By John Martin Taylor

Published 2022

  • About
› WASHINGTON, DC, 2008.............

When Mikel and I got together, neither of us had ever grown roses. We always liked having fresh flowers in the house, but we were always disappointed in the perfectly-shaped florists’ roses that had no scent whatsoever. And so we dug into rose gardening with a passion, even in the tiny patch of land that was our dooryard in DC. Back in hot and humid South Carolina, it was a constant struggle against black spot, but in DC we didn’t have anywhere near the problems that we had had down south.
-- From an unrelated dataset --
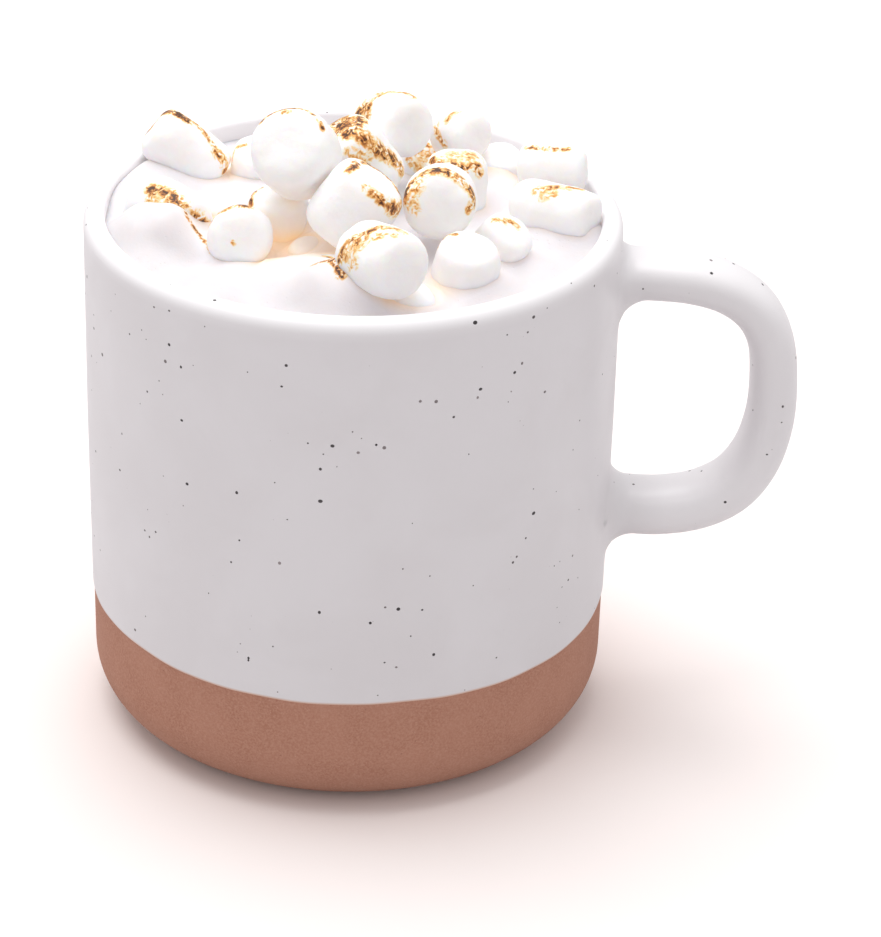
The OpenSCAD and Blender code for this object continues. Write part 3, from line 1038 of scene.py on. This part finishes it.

Even when it was hot, the cool nights saw bloom after bloom after bloom appear on our handful of bushes. The varieties we have grown are all fragrant roses, among them Abraham Darby (a cross between a climber and a floribunda, one of David Austin’s modern roses that looks and smells like an old-fashioned pink English cabbage rose), Mister Lincoln (a deep red, fragrant hybrid tea rose, long an American favorite), and, our hands-down favorite, Papa Meilland, which is supposedly a clone of Mister Lincoln, though some sources say that it was introduced in 1963, a year before the Lincoln. They’re both glorious roses, but I dare anyone to show me another rose that is more fragrant than the Meilland. Mister Lincoln is the standard-bearer of long-stemmed, fragrant, deep red roses in the United States.